As keen stargazers likely already know, Saturn, Mars, and Venus have actually been clustering together since late March, but it won’t be until mid-April that Jupiter will join the party.

A few days later – on around April 23 – the alignment is set to become even more spectacular, with the Moon lining up to join the party on the right.

When heavenly bodies align like this, it happens only in Earth’s skies, of course. Viewed from a different location in space, the position of each planet would be completely different.

The Solar System is effectively flat, with each planet orbiting the Sun within the same plane, so any perceived alignment is just a trick of perspective, depending on where and when you are.

Nevertheless,  planetary alignments are an amazing thing to witness, and they don’t happen very often – at least not with alignments involving as many planets as this.

That said, this month’s alignment, while rare itself, is really just an appetizer for an even more incredible event set to take place in June this year.

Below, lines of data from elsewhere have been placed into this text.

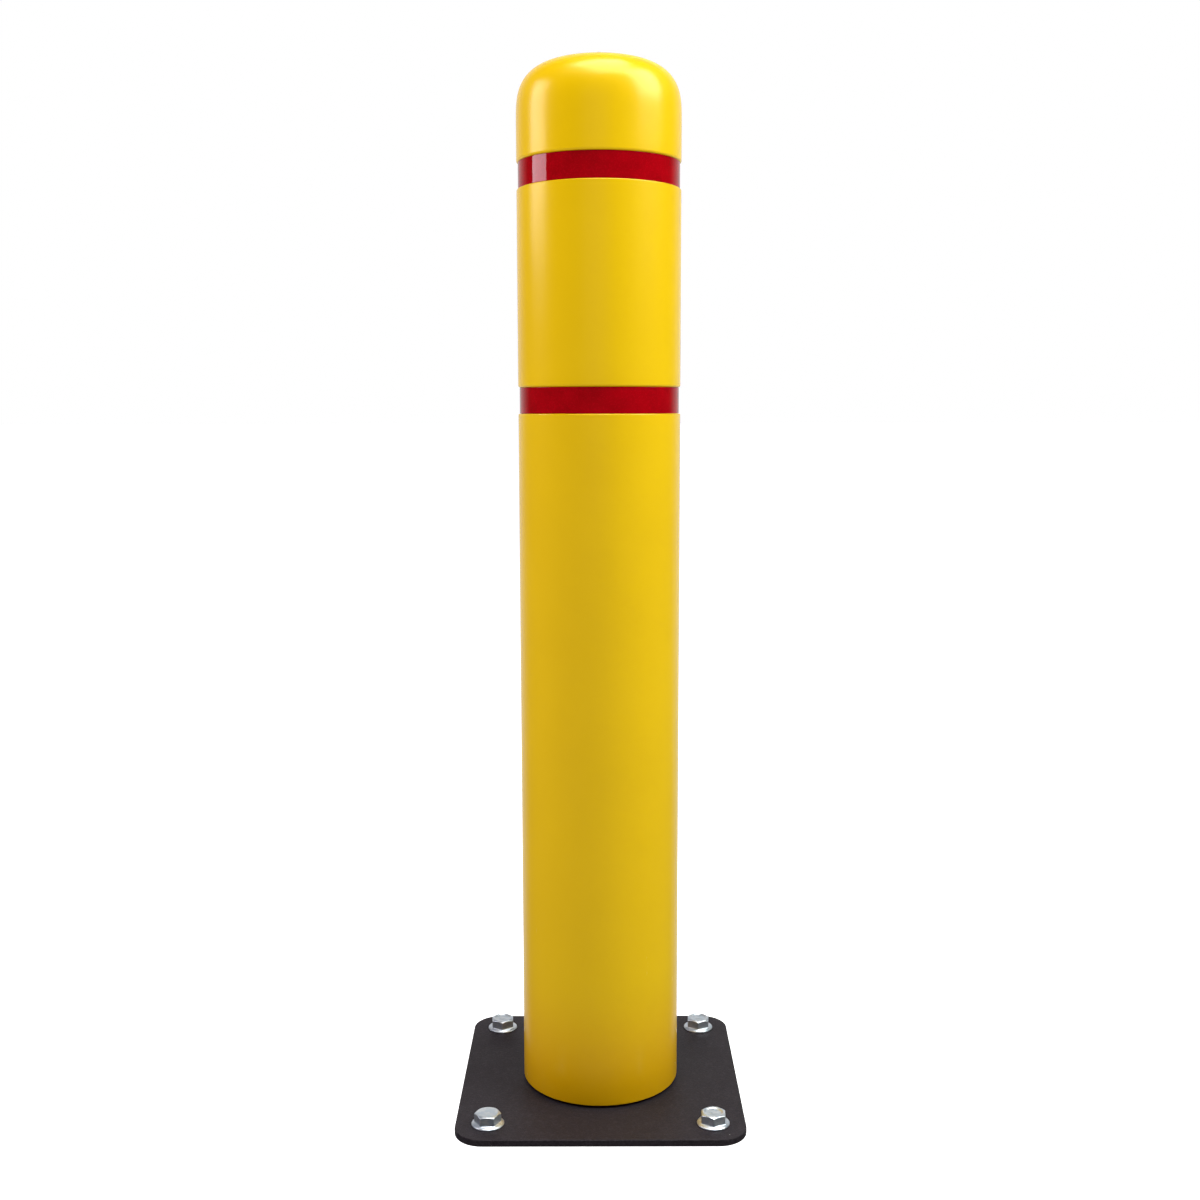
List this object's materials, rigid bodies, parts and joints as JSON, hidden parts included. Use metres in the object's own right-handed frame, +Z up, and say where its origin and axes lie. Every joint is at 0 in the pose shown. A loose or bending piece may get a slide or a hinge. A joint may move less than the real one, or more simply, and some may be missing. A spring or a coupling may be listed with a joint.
{
  "type": "safety bollard",
  "caption": "Steel safety bollard: capped pipe on a bolted square base plate, under a domed slip-on plastic cover with recessed reflective bands.",
  "frame": {"origin": "centre of the base plate's underside, on the floor line", "axes": "+Z up along the post, -Y towards the front, +X to the right seen from the front; the plate's sides are parallel to X and Y"},
  "size_m": [0.254, 0.254, 0.9966],
  "materials": {
    "yellow_plastic": "satin moulded polyethylene, fine even grain",
    "red_reflective_tape": "glossy retroreflective film with a fine cell pattern",
    "black_powder_coat": "matte powder coat with a fine grain",
    "zinc_plated_steel": "bright bluish zinc plating",
    "black_oxide_steel": "oiled black oxide",
    "bare_steel": "plain machined steel",
    "spacer_foam": "closed-cell foam"
  },
  "bodies": {
    "post": {"base_plate": "black_powder_coat", "pipe_post": "black_powder_coat", "base_weld": "black_powder_coat", "pipe_cap": "black_powder_coat", "cap_weld": "black_powder_coat", "weld_nut": "bare_steel", "foam_strip_lower_front": "spacer_foam", "foam_strip_lower_right": "spacer_foam", "foam_strip_lower_rear": "spacer_foam", "foam_strip_lower_left": "spacer_foam", "foam_strip_upper_front": "spacer_foam", "foam_strip_upper_right": "spacer_foam", "foam_strip_upper_rear": "spacer_foam", "foam_strip_upper_left": "spacer_foam", "anchor_front_left": "zinc_plated_steel", "anchor_front_right": "zinc_plated_steel", "anchor_rear_left": "zinc_plated_steel", "anchor_rear_right": "zinc_plated_steel"},
    "cover": {"cover_sleeve": "yellow_plastic", "upper_reflective_tape": "red_reflective_tape", "lower_reflective_tape": "red_reflective_tape"},
    "cap_screw": {"cover_screw": "black_oxide_steel", "cover_screw_washer": "black_oxide_steel"}
  },
  "joints": [
    {"name": "sleeve_lift", "type": "slide", "parent": "post", "child": "cover", "axis": [0, 0, 1], "range_m": [0, 0.95]},
    {"name": "cover_screw_out", "type": "slide", "parent": "cover", "child": "cap_screw", "axis": [0, 0, 1], "range_m": [0, 0.06]}
  ]
}
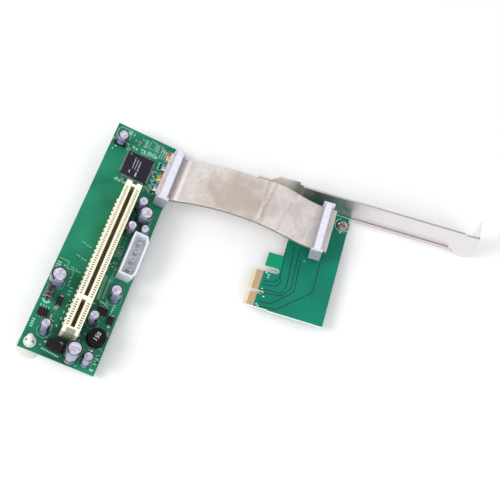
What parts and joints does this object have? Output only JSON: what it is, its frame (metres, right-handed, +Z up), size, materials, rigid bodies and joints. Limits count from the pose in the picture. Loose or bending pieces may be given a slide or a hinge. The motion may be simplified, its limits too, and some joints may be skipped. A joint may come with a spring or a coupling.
{
  "type": "pcie adapter card",
  "caption": "Edge card with slot bracket, joined by a shielded flat ribbon to a bridge board that carries one long expansion slot and a power header.",
  "frame": {"origin": "middle of the footprint, on the surface it rests on", "axes": "+X along the slot bracket towards its screw tab, +Y away from the viewer towards the bracket, +Z up"},
  "size_m": [0.2072, 0.139, 0.026],
  "materials": {
    "pcb_green": "glossy solder mask",
    "card_green": "glossy solder mask",
    "slot_cream": "satin",
    "connector_white": "satin",
    "header_white": "satin",
    "black_plastic": "matt",
    "cap_sleeve": "glossy shrink sleeve",
    "tin": "bright tin",
    "solder": "bright solder",
    "gold": "gold plated",
    "ferrite": "matt black ferrite",
    "copper": "enamelled wire",
    "ceramic_body": "fired",
    "nylon": "waxy",
    "steel": "bright plated",
    "screw_steel": "plated",
    "wire_jacket": "coloured wires",
    "shield_cloth": "metallised cloth tape"
  },
  "bodies": {
    "root": {"board_standoff": "nylon", "bracket_screws": "screw_steel", "bridge_board": "pcb_green", "bridge_board_solder": "solder", "bridge_chip": "black_plastic", "bridge_chip_leads": "tin", "capacitor_a": "cap_sleeve", "capacitor_b": "cap_sleeve", "capacitor_c": "cap_sleeve", "capacitor_corner": "cap_sleeve", "capacitor_corner_base": "black_plastic", "capacitor_corner_terminals": "tin", "capacitor_d": "cap_sleeve", "capacitor_e": "cap_sleeve", "capacitor_f": "cap_sleeve", "capacitor_g": "cap_sleeve", "capacitor_h": "cap_sleeve", "capacitor_i": "cap_sleeve", "capacitor_j": "cap_sleeve", "capacitor_k": "cap_sleeve", "capacitor_leads": "tin", "card_bracket": "steel", "card_header_base": "connector_white", "card_header_pins": "gold", "card_socket_body": "connector_white", "card_socket_cap": "connector_white", "card_socket_contacts": "gold", "chip_component_ends": "tin", "chip_components": "ceramic_body", "diode_leads": "tin", "diode_left": "black_plastic", "diode_right": "black_plastic", "driver_leads": "tin", "driver_left": "black_plastic", "driver_right": "black_plastic", "edge_card": "card_green", "edge_card_fingers": "gold", "edge_card_solder": "solder", "inductor_core": "ferrite", "inductor_terminals": "tin", "inductor_winding": "copper", "main_header_base": "connector_white", "main_header_pins": "gold", "main_socket_body": "connector_white", "main_socket_cap": "connector_white", "main_socket_contacts": "gold", "pci_slot_contacts": "gold", "pci_slot_housing": "slot_cream", "power_header_housing": "header_white", "power_header_pins": "tin", "regulator": "black_plastic", "regulator_tab_and_leads": "tin", "ribbon_cable": "wire_jacket", "shield_wrap": "shield_cloth"}
  },
  "joints": []
}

On June 24, all of the other planets of the Solar System – Mercury, Venus, Mars, Jupiter, Saturn, Neptune, and Uranus – will join together in an even grander planetary alignment, although you’ll probably need binoculars or a telescope to see Neptune and Uranus; the alignment will also stretch out over a greater section of the sky, making it harder to discern or photograph.

Despite these challenges, major planetary alignments like this one, visible to the human eye, are very, very rare, and have only occurred three times since 2005, so you don’t want to miss it.

“We don’t always get this opportunity,” astronomy educator Michelle Nichols from Chicago’s Adler Planetarium told Live Science. “Sometimes, it’s one or two in the sky; a lot of times, it’s none.”